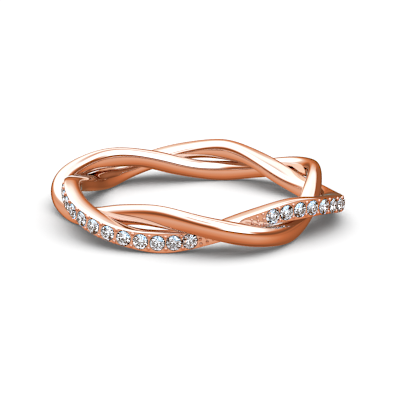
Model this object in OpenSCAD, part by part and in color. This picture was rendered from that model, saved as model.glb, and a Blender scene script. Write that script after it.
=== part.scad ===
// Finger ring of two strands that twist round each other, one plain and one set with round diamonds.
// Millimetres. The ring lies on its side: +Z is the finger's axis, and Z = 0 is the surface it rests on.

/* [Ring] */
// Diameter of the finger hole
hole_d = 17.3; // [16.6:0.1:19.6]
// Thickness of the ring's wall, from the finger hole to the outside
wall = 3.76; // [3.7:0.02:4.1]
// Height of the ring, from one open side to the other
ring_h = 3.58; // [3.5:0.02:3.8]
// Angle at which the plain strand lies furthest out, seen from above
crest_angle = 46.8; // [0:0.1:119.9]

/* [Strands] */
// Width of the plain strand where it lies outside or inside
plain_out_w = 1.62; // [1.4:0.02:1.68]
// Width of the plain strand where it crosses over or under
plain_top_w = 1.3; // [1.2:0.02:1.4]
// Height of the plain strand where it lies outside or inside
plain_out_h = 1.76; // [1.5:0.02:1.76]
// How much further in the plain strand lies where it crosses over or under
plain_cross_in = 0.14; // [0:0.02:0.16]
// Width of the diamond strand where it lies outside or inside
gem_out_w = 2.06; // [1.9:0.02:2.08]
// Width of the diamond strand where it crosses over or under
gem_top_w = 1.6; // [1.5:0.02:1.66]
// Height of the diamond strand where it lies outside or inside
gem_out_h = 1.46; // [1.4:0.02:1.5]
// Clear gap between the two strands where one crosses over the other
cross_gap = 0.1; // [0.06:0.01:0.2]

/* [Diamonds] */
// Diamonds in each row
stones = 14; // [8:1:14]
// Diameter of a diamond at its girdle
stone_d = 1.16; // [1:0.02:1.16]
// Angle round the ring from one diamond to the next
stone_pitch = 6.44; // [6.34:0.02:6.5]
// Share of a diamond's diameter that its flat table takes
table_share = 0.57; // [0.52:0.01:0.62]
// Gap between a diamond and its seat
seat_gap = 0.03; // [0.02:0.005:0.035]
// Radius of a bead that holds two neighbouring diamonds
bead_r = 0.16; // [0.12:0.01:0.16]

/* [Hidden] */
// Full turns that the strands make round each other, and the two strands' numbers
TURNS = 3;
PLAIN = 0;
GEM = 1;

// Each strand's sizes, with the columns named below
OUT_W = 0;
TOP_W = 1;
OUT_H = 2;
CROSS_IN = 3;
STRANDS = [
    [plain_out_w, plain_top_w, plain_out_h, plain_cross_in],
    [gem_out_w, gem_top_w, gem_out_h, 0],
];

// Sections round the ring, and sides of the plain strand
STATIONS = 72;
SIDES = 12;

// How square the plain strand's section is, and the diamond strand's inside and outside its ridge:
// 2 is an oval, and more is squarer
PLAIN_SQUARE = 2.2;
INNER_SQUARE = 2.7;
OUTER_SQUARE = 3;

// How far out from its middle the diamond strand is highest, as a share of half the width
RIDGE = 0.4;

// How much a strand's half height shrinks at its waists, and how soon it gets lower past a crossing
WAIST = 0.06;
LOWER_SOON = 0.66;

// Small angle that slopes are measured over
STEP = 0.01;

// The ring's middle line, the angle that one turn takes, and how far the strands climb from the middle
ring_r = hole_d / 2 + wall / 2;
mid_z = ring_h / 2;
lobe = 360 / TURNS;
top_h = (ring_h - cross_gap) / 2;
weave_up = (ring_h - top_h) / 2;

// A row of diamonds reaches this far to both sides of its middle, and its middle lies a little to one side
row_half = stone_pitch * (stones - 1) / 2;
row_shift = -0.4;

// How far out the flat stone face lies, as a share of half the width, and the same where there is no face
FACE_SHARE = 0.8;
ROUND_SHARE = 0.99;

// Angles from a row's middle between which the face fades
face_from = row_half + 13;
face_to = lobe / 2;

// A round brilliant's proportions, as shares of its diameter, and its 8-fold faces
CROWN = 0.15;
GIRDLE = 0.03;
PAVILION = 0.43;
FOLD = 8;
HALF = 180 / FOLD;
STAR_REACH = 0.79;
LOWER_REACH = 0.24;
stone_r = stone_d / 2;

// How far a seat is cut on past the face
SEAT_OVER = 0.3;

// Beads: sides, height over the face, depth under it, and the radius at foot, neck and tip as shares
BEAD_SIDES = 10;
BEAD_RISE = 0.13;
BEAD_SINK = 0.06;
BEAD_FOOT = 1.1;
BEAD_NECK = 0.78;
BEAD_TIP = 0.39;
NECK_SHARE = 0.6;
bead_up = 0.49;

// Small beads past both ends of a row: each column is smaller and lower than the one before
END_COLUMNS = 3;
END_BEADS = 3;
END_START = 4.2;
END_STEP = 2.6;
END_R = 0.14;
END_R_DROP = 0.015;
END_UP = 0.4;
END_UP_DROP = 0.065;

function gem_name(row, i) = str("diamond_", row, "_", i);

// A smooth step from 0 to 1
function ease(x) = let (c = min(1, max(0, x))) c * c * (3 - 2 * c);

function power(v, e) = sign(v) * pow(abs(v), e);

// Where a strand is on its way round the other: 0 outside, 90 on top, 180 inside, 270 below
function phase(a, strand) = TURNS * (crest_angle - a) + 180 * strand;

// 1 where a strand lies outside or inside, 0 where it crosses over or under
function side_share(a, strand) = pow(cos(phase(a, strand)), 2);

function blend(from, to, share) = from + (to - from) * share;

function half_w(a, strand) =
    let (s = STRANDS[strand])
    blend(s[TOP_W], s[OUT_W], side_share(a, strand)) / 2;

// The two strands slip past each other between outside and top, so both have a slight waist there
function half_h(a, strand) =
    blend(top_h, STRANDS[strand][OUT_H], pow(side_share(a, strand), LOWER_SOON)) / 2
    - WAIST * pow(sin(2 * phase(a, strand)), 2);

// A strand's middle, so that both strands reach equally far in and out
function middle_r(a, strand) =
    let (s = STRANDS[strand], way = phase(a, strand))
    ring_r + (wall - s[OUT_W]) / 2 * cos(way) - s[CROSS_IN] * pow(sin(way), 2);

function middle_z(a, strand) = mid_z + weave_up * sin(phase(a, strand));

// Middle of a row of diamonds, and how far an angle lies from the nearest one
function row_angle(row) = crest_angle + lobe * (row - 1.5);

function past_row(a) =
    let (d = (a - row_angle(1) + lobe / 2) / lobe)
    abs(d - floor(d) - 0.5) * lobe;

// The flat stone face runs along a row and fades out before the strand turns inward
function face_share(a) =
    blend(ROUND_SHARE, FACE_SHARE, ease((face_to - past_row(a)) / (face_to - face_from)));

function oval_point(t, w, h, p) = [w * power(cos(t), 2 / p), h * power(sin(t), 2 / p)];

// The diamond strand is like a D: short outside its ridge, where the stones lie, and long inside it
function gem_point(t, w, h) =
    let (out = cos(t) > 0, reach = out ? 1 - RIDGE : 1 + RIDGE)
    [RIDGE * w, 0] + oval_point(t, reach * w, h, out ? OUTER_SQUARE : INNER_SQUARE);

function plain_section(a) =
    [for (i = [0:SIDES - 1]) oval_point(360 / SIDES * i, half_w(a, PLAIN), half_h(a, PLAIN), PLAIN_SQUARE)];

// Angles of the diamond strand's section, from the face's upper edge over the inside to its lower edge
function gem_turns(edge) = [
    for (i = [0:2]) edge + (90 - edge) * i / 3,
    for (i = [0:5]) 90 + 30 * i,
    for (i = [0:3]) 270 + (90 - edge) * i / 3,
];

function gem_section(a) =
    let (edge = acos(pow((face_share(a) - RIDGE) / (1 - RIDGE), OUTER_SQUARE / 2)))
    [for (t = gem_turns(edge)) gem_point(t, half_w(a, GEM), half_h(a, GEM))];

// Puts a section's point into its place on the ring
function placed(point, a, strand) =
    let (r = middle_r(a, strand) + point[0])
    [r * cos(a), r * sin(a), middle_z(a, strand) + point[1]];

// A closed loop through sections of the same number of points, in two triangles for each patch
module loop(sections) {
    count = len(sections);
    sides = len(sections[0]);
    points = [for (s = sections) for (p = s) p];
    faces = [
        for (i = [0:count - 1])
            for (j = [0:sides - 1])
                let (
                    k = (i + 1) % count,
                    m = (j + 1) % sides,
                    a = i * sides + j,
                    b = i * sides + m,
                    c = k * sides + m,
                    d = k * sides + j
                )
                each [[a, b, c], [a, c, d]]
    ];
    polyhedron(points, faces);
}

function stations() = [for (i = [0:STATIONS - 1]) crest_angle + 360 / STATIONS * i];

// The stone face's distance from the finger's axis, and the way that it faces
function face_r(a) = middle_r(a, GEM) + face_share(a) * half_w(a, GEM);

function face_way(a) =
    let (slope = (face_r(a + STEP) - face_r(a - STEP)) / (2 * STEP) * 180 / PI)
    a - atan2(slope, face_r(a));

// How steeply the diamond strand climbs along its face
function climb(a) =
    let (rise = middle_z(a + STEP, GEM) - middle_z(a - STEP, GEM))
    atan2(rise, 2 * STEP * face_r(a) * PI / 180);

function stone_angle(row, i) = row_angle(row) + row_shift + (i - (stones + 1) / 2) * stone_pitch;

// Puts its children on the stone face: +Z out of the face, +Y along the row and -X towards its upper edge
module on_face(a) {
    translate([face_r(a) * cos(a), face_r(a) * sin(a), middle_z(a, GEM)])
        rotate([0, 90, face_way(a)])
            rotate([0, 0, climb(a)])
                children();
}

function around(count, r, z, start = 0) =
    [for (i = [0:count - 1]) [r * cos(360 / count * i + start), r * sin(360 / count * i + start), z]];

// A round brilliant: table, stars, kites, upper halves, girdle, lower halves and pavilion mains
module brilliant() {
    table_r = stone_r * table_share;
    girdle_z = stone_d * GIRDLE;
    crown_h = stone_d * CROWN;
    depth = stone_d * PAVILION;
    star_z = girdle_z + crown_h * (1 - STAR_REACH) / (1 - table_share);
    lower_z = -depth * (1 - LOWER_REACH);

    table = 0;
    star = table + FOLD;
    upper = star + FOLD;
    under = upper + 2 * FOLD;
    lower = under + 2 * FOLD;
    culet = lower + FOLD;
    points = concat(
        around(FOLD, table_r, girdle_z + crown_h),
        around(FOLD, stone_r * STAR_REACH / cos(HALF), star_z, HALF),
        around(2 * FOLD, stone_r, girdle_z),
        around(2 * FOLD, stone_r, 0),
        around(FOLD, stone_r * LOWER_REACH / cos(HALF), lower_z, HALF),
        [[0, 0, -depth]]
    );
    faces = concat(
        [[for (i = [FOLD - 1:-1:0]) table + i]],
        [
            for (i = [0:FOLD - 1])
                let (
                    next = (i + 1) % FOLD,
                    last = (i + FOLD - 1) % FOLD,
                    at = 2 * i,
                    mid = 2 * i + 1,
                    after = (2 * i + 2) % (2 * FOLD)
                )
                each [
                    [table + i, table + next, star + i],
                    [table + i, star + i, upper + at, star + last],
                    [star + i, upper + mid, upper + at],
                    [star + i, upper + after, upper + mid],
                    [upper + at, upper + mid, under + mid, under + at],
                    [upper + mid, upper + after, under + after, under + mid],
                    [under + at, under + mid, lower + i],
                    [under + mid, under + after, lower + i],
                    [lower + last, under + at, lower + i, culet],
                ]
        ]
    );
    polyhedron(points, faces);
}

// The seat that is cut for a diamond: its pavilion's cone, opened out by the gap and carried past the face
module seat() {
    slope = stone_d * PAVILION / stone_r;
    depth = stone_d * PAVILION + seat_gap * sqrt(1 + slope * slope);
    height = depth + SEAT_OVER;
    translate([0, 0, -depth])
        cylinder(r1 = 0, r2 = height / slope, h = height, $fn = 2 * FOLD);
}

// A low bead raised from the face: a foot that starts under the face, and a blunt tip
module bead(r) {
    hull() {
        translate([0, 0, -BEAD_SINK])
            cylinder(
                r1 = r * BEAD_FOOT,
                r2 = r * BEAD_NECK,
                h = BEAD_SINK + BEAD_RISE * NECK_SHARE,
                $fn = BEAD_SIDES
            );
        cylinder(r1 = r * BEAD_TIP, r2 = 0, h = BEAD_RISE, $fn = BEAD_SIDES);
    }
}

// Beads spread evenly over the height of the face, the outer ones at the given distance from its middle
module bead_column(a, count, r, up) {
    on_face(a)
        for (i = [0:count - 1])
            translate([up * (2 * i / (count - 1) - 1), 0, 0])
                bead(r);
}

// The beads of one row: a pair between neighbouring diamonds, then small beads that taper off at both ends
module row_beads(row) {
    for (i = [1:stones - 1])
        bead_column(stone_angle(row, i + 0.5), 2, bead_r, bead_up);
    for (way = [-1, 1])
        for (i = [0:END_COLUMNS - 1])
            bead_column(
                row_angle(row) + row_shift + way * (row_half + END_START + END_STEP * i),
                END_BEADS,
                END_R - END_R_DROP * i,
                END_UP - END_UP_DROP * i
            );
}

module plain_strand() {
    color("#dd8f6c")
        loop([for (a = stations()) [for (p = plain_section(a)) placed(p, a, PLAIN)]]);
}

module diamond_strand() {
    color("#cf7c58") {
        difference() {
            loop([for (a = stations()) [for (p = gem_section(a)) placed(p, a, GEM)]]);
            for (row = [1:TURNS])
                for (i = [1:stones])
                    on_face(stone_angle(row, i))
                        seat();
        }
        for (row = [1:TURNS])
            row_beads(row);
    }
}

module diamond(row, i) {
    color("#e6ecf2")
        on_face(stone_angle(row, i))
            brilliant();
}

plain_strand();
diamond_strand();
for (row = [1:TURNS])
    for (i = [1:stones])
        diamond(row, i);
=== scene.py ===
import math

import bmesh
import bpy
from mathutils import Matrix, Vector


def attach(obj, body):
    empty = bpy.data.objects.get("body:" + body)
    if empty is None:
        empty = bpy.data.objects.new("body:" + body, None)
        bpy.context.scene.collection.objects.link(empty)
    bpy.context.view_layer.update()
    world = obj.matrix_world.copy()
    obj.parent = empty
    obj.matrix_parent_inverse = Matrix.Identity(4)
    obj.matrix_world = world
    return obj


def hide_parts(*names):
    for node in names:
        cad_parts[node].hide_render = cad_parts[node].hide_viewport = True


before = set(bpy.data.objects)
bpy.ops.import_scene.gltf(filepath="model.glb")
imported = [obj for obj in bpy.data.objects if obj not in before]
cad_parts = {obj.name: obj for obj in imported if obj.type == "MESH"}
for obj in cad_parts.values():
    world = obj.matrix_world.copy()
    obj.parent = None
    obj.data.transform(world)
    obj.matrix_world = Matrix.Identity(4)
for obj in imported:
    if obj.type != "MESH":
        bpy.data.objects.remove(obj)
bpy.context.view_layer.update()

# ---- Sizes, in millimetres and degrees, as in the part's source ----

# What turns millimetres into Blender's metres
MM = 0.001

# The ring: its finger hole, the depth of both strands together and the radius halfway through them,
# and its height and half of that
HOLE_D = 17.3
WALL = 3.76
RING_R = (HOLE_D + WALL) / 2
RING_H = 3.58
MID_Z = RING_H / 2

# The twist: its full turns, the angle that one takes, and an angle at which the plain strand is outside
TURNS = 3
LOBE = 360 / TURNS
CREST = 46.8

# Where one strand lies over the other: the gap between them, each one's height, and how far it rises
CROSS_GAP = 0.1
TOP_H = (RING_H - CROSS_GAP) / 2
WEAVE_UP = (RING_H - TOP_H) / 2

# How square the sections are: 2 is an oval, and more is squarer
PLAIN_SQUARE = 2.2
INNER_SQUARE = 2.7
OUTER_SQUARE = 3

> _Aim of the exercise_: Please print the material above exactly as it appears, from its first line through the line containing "crest_angle = 46.8; // [0:0.1:119.9]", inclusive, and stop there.

> _Exercise output_:
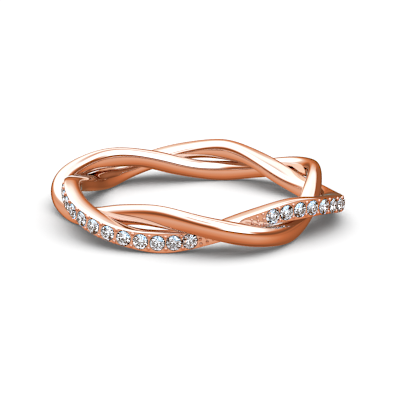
Model this object in OpenSCAD, part by part and in color. This picture was rendered from that model, saved as model.glb, and a Blender scene script. Write that script after it.
=== part.scad ===
// Finger ring of two strands that twist round each other, one plain and one set with round diamonds.
// Millimetres. The ring lies on its side: +Z is the finger's axis, and Z = 0 is the surface it rests on.

/* [Ring] */
// Diameter of the finger hole
hole_d = 17.3; // [16.6:0.1:19.6]
// Thickness of the ring's wall, from the finger hole to the outside
wall = 3.76; // [3.7:0.02:4.1]
// Height of the ring, from one open side to the other
ring_h = 3.58; // [3.5:0.02:3.8]
// Angle at which the plain strand lies furthest out, seen from above
crest_angle = 46.8; // [0:0.1:119.9]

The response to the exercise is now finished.